Assam is poised for a long-drawn-out agitation against the Act, with the AASU and 29 other organisations of ethnic communities calling for a continuous agitation from December 16-18, beginning with a mass satyagraha at the headquarters of all districts, sub-divisions and development blocks in the State on the slogan,“Withdraw CAB or arrest us”.
Second anti-foreigner agitation
The agitation against the Act has triggered another anti-foreigner agitation in the State: the first one lasted for six long years from 1979 and culminated in the signing of the Assam Accord. However, the Assam Movement carries the scar of the Nellie massacre of 1983 in which over 1,800 men, women and children of pre-Partition Muslim migrants, who spoke a Bengali dialect but wrote Assamese as mother tongue in successive censuses, were massacred on a single night. Hindu Bengalis also became victims of the movement’s supporters.
The marked difference this time is that organisations representing migrant Muslims and Hindu Bengalis are strongly opposed to the Act and demand its withdrawal. In a joint statement, several organisations representing Bengali Hindus dubbed the Act as “unconstitutional, divisive and against the interest of the Hindus”.

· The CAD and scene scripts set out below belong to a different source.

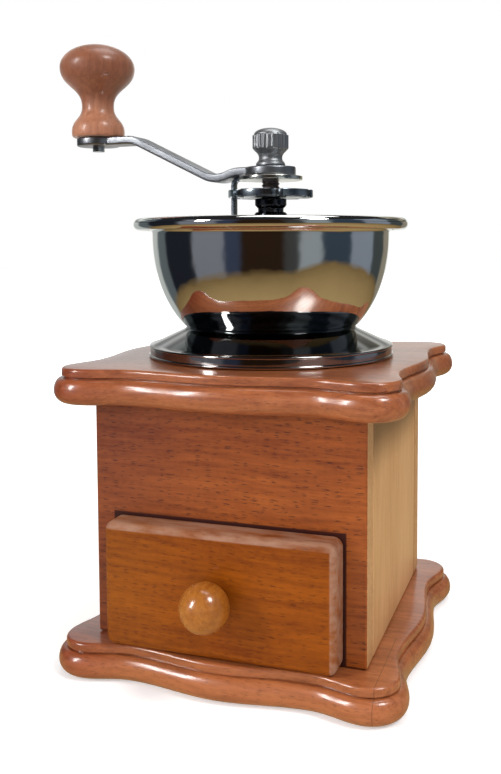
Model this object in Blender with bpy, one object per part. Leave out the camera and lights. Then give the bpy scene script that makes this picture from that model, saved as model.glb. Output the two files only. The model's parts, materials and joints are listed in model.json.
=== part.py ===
"""Manual coffee grinder: a wooden box mill with a drawer, an open bowl and a hand crank.

Lengths are metres and +Z is up. The origin is the centre of the base's underside, and the
drawer looks along -Y. The crank rests near -X, as the grinder stands on a shelf.
"""

from collections import namedtuple
from math import acos, asin, cos, pi, radians, sin, sqrt, tau

import bmesh
import bpy
from mathutils import Matrix, Vector
from mathutils.geometry import interpolate_bezier

Finish = namedtuple("Finish", "colour roughness metallic")

# Finishes of the materials
BEECH = Finish((0.55, 0.26, 0.10), 0.35, 0.0)
FRONT_BEECH = Finish((0.48, 0.19, 0.07), 0.35, 0.0)
PALE_BEECH = Finish((0.66, 0.40, 0.20), 0.4, 0.0)
KNOB_BEECH = Finish((0.62, 0.36, 0.22), 0.3, 0.0)
BARE_WOOD = Finish((0.70, 0.52, 0.33), 0.6, 0.0)
CHROME = Finish((0.85, 0.85, 0.86), 0.06, 1.0)
DARK_CHROME = Finish((0.30, 0.30, 0.31), 0.08, 1.0)
BLACK_GLOSS = Finish((0.02, 0.02, 0.022), 0.15, 0.0)
BLUED_STEEL = Finish((0.20, 0.22, 0.24), 0.3, 1.0)
SATIN_NICKEL = Finish((0.55, 0.56, 0.56), 0.3, 1.0)
PALE_ZINC = Finish((0.80, 0.79, 0.70), 0.25, 1.0)
CAST_IRON = Finish((0.12, 0.12, 0.12), 0.6, 1.0)
SPRING_STEEL = Finish((0.40, 0.40, 0.42), 0.35, 1.0)

# Fits and cuts
FIT_GAP = 0.0003
CUT_OVERRUN = 0.002
WELD = 0.0000005
SHARP_ANGLE = radians(35)

# Facets of the round pieces
BOWL_STEPS = 40
KNOB_STEPS = 28
SHAFT_STEPS = 24
SCREW_STEPS = 12
CURVE_STEPS = 6

# Shares
QUADRATIC_SHARE = 2 / 3
PAN_CROWN_SHARE = 0.7

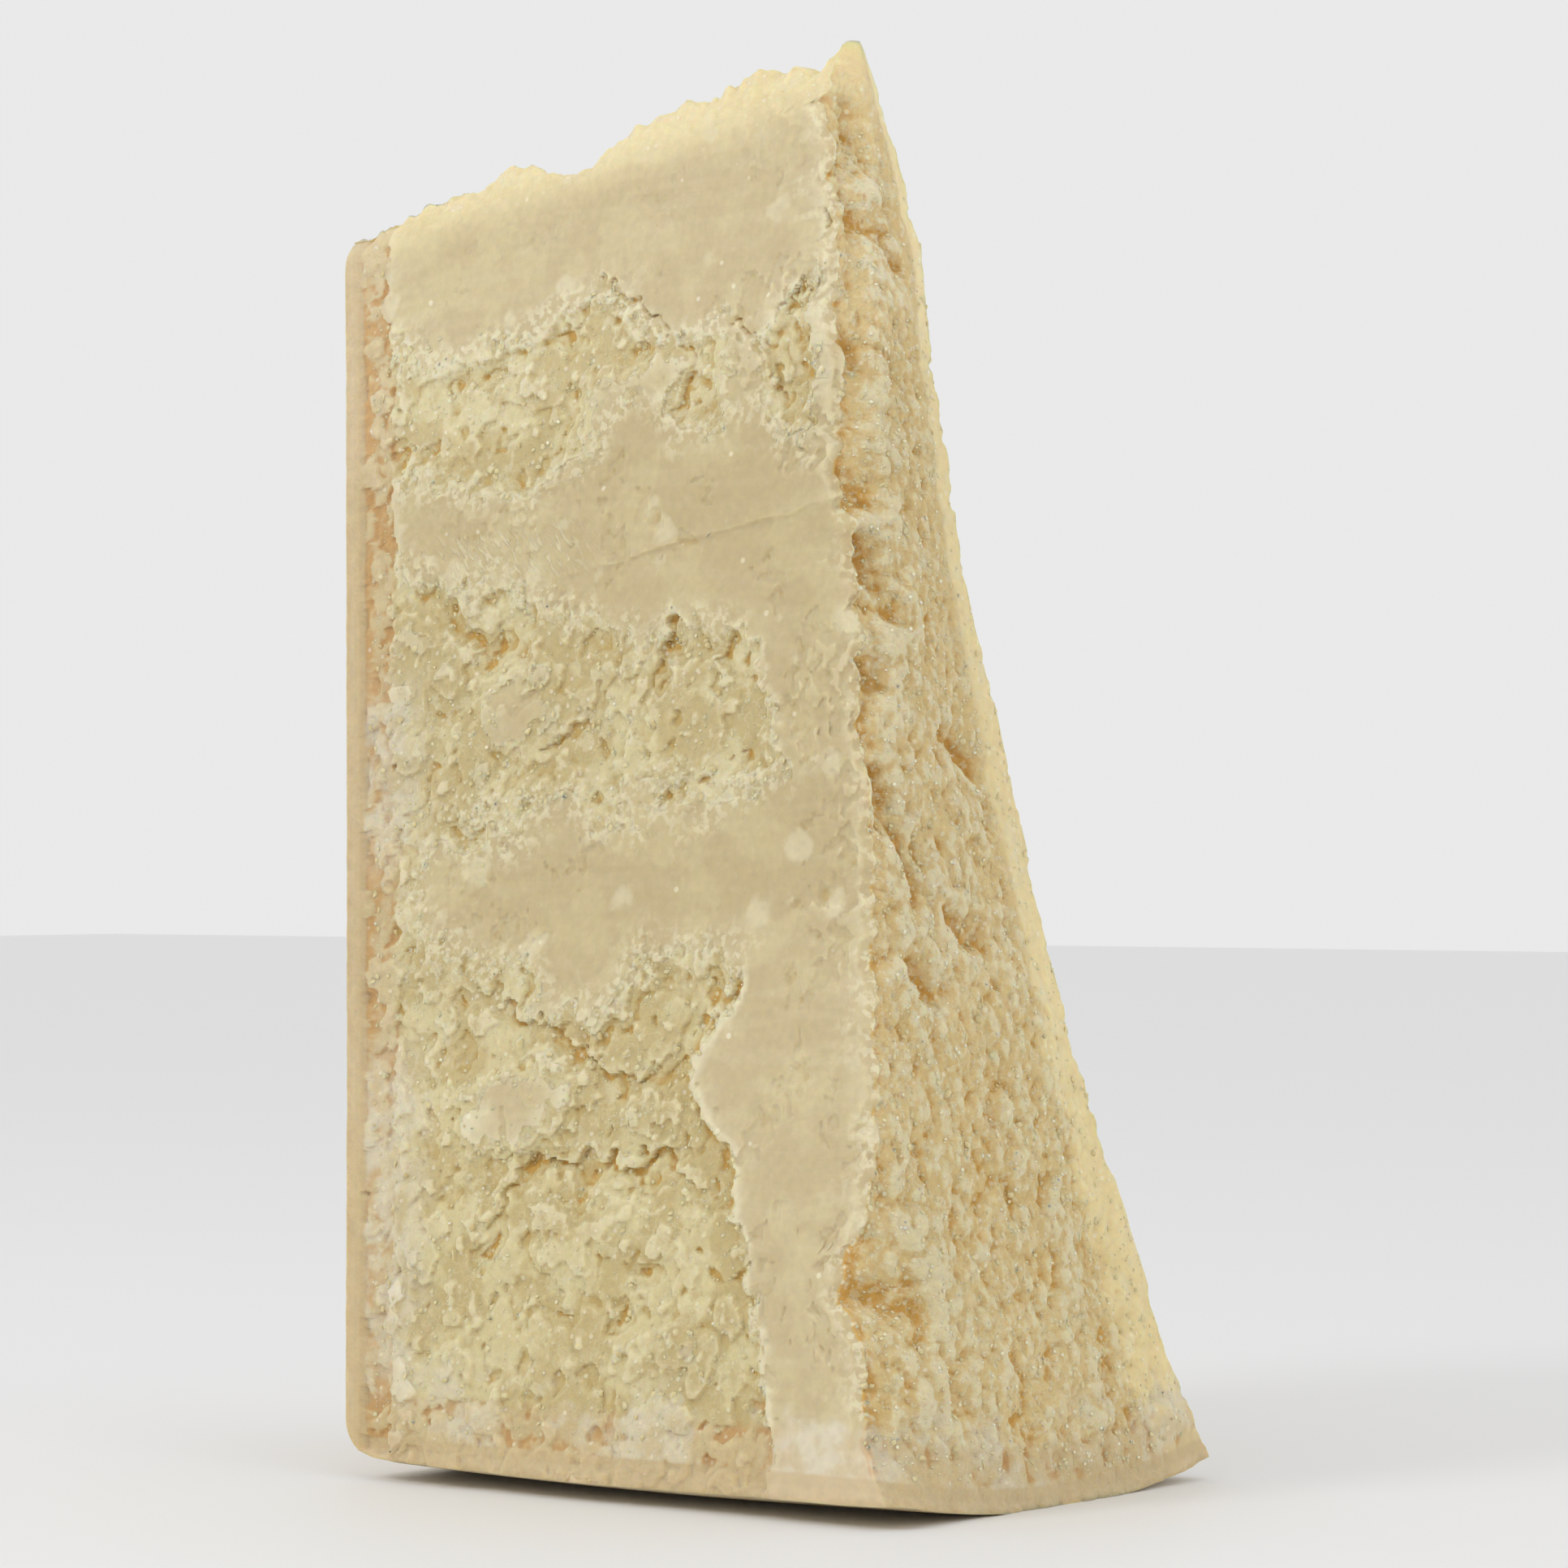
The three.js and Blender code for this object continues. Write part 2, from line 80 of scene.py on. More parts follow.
# The crumbled tip line, as [s, q]
TIP_LINE = [[0, 5], [20, 3.5], [31, 3.2], [36, 1.6], [39, 1.4], [44, 4.2], [48, 6], [53, 5.8],
            [57, 3.8], [62, 1.8], [71, 1.9], [73.5, 0], [75, -0.1], [77.5, 1.7], [80, 1.6],
            [82, -0.1], [88.5, -0.7], [92, 0.4], [97, 1.3], [101, 2.8], [104, 2.6],
            [105.8, 1.4], [107, -0.8]]

# Borders of the stretches that the knife left smooth, as [s, q], and of the corner slab, as [q, s]
TOP_SLAB_END = [[0, 22], [30, 27], [57, 26], [72, 37], [82, 37], [90, 42.5], [99, 38],
                [107, 24]]
UPPER_BAND_START = [[0, 47], [30, 57], [51, 58], [61, 51], [72, 59], [87, 60], [102, 69]]
UPPER_BAND_END = [[0, 60], [41, 70], [61, 80], [84, 82], [91, 110], [107, 110]]
LOWER_BAND_START = [[14, 116], [20, 112], [61, 113], [81, 117], [107, 114]]
LOWER_BAND_END = [[14, 116], [31, 124], [46, 132], [87, 133], [107, 135]]
CORNER_SLAB_SIDE = [[133, 88], [145, 76], [151, 71], [159, 72], [165, 78], [175, 78],
                    [188, 82], [225, 86]]
EDGE_STRIP = [101.5, 135]
STEP_LINE = 71.0
STEP_WAVES = [[9, 0.8, 17], [1.5, 0.3, 18]]
STEP_BORDER = 0.4
STEP_LIP = 0.22
STEP_LIP_WIDTH = 1.2
STEP_LIP_FROM = [48, 62]
RIND_PATCH_WIDTH = 10.0

# Waves that bend these borders along the axis and outwards, as [size, height, seed]
BENDS_ALONG = [[7, 1.5, 11], [2.6, 1.2, 12], [1.2, 0.8, 15]]
BENDS_OUT = [[8, 2.0, 13], [2.6, 1.6, 14], [1.2, 1.1, 16]]

# How far each smooth stretch stands out from the cut
TOP_SLAB_LEVEL = -0.2
UPPER_BAND_LEVEL = -0.7
UNDER_STEP_LEVEL = -0.95
LOWER_BAND_LEVEL = -1.0
CORNER_SLAB_LEVEL = -0.4
ELSEWHERE_LEVEL = -0.2
RIND_LEVEL = -0.5
RIND_PATCH_LEVEL = -1.3
RIND_PATCH_CURDS = [[5, 0.9]]
RIND_PATCH_WAVES = [[4, 0.5, 32]]

# How far the broken paste lies behind the cuts, how rough the broken face is, its even rim along the
# back cut, and the trench behind its front edge
FRONT_RECESS = 1.1
BACK_RECESS = 1.6
BREAK_RECESS = 0.4
BREAK_ROUGHNESS = 1.0
BREAK_STRETCH = 0.6
RIM_WIDTH = [2, 9]
RIM_EVEN = 0.2
TRENCH_DEPTH = 2.0
TRENCH_PLACE = 3.8
TRENCH_WIDTH = 2.0
TRENCH_BENDS = [[7, 1.2, 77]]
TRENCH_ENDS = [130, 95]
PIT_SHARE = 0.75
SHEET_SHARE = 0.5
EDGE_WAVES = [[2.8, 0.9, 71], [1.2, 0.6, 72]]
EDGE_STRETCH = 0.4
EDGE_JAGGED = 2.5

# Broken paste: swells as [size, height, seed], curds as [size, height], and a curd's mean
SWELLS = [[26, 1.0, 0], [11, 0.7, 1]]
CURDS = [[9, 1.2], [4.2, 0.8]]
CURD_MEAN = 0.75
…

Leaders of the resistance movement have made it clear that it is not against any “linguistic or religious community” but a united movement of all the communities against the “divisive, communal and unconstitutional legislation with which the BJP-led government wants to grant citizenship to illegal Bangladeshi migrants to create a vote bank”. Several top leaders of the BJP, its student wing, the Akhil Bharatiya Vidyarthi Parishad, and leaders of the party’s district and panchayat units have resigned following attacks on their houses by a section of the movement’s supporters. The ruling BJP has alleged a conspiracy by a third force in the movement and demanded a high-level probe into this.